# [Materials provided]

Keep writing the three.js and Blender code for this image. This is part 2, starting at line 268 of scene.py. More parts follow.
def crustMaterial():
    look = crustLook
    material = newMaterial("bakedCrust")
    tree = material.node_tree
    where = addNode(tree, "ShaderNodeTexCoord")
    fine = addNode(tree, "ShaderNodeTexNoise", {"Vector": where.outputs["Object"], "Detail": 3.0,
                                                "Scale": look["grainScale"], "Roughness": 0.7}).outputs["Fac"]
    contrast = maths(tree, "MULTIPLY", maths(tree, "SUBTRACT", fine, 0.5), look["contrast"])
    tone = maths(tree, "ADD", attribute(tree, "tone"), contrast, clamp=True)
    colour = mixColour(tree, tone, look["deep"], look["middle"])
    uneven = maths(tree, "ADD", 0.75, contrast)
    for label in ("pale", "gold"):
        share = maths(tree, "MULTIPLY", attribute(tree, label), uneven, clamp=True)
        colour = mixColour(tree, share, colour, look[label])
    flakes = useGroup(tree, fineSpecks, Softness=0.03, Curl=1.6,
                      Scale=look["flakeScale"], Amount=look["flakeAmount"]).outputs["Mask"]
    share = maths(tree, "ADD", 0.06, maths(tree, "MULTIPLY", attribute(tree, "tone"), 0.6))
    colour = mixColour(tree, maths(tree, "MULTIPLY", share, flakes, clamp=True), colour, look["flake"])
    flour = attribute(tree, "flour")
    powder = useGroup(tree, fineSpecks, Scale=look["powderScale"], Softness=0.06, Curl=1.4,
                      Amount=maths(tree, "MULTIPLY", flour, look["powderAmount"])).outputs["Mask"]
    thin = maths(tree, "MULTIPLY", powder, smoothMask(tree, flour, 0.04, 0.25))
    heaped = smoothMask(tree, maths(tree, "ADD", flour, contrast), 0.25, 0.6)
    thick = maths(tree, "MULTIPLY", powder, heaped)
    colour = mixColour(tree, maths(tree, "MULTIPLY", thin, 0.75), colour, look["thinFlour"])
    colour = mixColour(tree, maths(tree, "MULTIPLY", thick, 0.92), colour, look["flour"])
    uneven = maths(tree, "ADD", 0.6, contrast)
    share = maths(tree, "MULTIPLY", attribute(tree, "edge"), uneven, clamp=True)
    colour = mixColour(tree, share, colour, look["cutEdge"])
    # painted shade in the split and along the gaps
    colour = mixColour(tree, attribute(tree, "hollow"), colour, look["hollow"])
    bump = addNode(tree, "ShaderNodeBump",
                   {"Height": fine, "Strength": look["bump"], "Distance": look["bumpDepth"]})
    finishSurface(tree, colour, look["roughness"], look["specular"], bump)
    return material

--

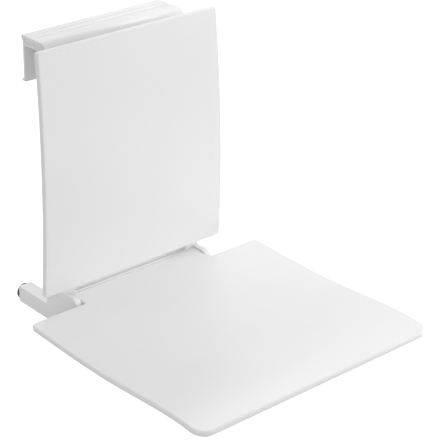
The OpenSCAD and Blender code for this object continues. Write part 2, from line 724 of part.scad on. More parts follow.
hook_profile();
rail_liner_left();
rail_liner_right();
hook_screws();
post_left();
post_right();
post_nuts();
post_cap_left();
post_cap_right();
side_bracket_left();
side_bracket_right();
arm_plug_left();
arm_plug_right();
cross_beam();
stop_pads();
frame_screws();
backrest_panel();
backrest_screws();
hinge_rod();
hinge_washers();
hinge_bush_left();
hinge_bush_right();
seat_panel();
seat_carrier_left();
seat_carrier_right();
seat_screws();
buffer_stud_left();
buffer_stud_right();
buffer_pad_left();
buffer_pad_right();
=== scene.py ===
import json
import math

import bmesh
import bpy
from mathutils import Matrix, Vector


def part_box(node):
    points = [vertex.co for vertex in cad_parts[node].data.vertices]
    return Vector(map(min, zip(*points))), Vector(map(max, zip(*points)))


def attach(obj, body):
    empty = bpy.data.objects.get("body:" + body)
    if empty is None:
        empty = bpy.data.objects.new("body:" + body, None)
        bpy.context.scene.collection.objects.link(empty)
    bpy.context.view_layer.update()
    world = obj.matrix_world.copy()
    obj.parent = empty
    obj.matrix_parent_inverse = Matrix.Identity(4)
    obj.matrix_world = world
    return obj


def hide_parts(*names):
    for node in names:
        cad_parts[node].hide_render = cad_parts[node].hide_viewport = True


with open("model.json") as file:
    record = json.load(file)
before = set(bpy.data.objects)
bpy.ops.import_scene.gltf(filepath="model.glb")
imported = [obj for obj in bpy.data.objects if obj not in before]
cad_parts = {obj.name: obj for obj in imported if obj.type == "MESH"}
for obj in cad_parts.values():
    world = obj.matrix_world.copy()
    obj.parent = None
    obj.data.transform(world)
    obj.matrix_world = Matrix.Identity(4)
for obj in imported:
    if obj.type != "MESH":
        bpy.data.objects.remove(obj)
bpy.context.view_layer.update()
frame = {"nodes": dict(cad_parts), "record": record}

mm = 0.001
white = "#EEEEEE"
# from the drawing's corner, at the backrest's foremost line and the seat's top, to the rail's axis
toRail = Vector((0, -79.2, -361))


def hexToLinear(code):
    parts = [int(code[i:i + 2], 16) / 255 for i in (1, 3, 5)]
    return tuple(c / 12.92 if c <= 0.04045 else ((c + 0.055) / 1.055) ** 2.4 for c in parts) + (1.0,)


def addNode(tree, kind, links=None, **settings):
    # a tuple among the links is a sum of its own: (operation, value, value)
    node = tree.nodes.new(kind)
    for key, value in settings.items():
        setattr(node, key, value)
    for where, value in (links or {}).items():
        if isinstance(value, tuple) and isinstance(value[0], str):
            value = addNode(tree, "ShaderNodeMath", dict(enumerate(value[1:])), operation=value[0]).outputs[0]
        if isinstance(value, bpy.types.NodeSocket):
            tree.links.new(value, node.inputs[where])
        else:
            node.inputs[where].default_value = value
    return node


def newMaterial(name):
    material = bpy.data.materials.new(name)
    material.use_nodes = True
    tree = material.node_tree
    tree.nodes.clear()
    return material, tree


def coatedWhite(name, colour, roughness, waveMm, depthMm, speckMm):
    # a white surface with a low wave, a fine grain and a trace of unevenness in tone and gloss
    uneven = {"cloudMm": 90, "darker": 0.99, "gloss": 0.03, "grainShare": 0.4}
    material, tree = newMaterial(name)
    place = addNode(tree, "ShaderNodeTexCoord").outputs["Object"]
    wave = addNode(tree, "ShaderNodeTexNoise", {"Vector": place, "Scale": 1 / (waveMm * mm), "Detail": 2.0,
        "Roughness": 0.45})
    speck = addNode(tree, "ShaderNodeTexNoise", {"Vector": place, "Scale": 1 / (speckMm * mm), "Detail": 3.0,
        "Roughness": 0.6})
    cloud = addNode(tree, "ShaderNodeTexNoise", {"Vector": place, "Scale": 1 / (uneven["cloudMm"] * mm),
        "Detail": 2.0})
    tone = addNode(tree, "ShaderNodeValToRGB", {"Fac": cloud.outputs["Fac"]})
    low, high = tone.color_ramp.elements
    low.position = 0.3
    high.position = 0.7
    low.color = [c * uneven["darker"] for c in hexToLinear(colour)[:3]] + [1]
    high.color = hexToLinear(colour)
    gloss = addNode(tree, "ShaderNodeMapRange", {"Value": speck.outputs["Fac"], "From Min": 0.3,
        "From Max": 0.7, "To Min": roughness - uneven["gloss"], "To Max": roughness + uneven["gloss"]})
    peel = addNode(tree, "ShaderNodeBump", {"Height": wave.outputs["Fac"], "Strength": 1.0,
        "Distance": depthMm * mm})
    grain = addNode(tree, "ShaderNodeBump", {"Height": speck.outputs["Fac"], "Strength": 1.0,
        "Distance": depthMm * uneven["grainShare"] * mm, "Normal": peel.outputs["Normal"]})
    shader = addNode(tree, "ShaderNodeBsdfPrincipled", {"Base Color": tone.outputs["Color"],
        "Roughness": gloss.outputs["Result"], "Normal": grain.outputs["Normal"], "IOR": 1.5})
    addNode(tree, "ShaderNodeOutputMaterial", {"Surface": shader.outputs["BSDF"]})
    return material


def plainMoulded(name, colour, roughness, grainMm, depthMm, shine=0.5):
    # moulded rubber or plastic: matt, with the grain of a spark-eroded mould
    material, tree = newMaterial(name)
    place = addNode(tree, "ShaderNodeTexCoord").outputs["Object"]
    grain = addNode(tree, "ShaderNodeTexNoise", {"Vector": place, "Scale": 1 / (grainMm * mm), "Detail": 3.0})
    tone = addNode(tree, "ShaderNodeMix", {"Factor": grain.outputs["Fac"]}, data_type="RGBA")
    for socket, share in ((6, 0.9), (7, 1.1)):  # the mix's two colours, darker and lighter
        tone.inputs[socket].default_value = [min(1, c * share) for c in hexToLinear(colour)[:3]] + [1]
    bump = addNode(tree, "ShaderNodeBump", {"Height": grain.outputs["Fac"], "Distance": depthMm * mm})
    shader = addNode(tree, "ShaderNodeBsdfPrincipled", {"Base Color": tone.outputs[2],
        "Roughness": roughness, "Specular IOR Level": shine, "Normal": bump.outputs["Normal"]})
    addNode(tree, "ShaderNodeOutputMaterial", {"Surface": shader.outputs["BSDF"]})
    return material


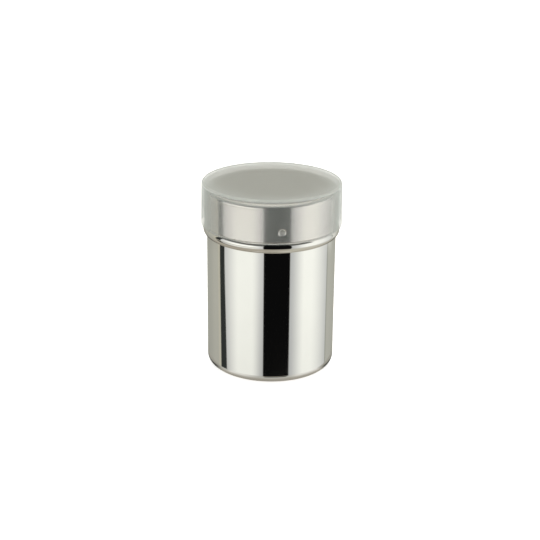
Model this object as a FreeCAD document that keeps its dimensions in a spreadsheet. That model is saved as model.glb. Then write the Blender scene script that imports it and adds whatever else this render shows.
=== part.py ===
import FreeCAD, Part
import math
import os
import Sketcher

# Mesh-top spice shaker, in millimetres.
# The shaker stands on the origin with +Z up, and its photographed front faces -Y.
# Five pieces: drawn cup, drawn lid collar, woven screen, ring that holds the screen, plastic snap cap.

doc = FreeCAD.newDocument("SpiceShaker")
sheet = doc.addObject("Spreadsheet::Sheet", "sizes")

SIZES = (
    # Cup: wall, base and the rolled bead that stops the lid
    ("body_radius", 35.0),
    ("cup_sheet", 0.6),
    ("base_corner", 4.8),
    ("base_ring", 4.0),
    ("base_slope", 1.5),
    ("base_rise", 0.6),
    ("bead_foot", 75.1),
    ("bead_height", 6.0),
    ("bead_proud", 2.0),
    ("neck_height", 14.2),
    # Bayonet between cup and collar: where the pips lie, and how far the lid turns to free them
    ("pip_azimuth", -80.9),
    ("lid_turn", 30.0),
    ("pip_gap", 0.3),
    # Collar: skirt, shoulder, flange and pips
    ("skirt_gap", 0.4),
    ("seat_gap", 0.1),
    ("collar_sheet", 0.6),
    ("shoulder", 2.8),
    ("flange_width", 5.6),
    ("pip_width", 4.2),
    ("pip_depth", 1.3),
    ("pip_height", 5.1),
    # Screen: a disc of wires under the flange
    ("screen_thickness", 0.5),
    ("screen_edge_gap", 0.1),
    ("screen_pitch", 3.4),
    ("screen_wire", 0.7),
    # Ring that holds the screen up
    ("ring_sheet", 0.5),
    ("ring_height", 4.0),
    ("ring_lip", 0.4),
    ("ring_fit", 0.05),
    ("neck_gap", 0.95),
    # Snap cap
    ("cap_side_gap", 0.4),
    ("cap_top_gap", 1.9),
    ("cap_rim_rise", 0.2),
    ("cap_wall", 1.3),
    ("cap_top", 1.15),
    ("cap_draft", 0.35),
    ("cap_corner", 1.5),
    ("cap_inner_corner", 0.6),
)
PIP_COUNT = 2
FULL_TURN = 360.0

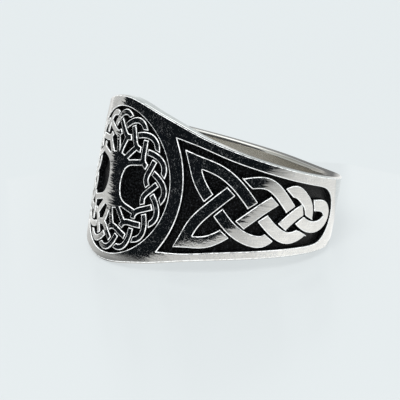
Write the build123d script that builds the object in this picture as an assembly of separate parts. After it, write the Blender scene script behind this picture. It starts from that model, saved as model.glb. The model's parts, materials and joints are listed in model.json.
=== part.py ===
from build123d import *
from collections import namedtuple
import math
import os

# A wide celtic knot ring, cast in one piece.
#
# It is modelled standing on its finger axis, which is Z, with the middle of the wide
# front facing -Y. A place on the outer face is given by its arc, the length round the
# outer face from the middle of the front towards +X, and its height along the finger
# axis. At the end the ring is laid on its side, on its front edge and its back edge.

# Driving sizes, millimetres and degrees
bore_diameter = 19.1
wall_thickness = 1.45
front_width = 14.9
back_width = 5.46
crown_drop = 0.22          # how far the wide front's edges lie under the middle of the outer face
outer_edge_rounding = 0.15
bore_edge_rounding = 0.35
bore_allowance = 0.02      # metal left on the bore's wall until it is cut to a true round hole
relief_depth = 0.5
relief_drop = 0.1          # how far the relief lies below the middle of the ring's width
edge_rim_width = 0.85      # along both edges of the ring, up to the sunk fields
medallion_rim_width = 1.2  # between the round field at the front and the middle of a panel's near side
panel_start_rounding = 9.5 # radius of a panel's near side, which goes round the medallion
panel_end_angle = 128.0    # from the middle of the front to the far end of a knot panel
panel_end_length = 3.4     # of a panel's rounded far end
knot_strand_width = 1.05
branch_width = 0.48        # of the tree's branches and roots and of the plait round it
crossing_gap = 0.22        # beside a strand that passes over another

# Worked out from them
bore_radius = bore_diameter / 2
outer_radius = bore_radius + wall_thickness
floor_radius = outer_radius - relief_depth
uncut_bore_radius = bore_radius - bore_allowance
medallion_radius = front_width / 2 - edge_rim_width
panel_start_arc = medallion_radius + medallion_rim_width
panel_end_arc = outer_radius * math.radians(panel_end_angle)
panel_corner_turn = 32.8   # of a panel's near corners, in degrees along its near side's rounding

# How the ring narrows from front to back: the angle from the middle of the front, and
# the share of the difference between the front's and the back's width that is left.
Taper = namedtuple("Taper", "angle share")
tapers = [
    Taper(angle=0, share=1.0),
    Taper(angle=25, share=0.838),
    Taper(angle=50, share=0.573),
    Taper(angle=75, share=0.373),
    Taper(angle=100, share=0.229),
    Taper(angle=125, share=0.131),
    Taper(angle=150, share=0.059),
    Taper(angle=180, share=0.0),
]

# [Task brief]
Set down, exactly and alone, the run of lines from the line that has "seat_carrier_right();" to the line that has "for node in".

# [Output of the task]
seat_carrier_right();
seat_screws();
buffer_stud_left();
buffer_stud_right();
buffer_pad_left();
buffer_pad_right();
=== scene.py ===
import json
import math

import bmesh
import bpy
from mathutils import Matrix, Vector


def part_box(node):
    points = [vertex.co for vertex in cad_parts[node].data.vertices]
    return Vector(map(min, zip(*points))), Vector(map(max, zip(*points)))


def attach(obj, body):
    empty = bpy.data.objects.get("body:" + body)
    if empty is None:
        empty = bpy.data.objects.new("body:" + body, None)
        bpy.context.scene.collection.objects.link(empty)
    bpy.context.view_layer.update()
    world = obj.matrix_world.copy()
    obj.parent = empty
    obj.matrix_parent_inverse = Matrix.Identity(4)
    obj.matrix_world = world
    return obj


def hide_parts(*names):
    for node in names:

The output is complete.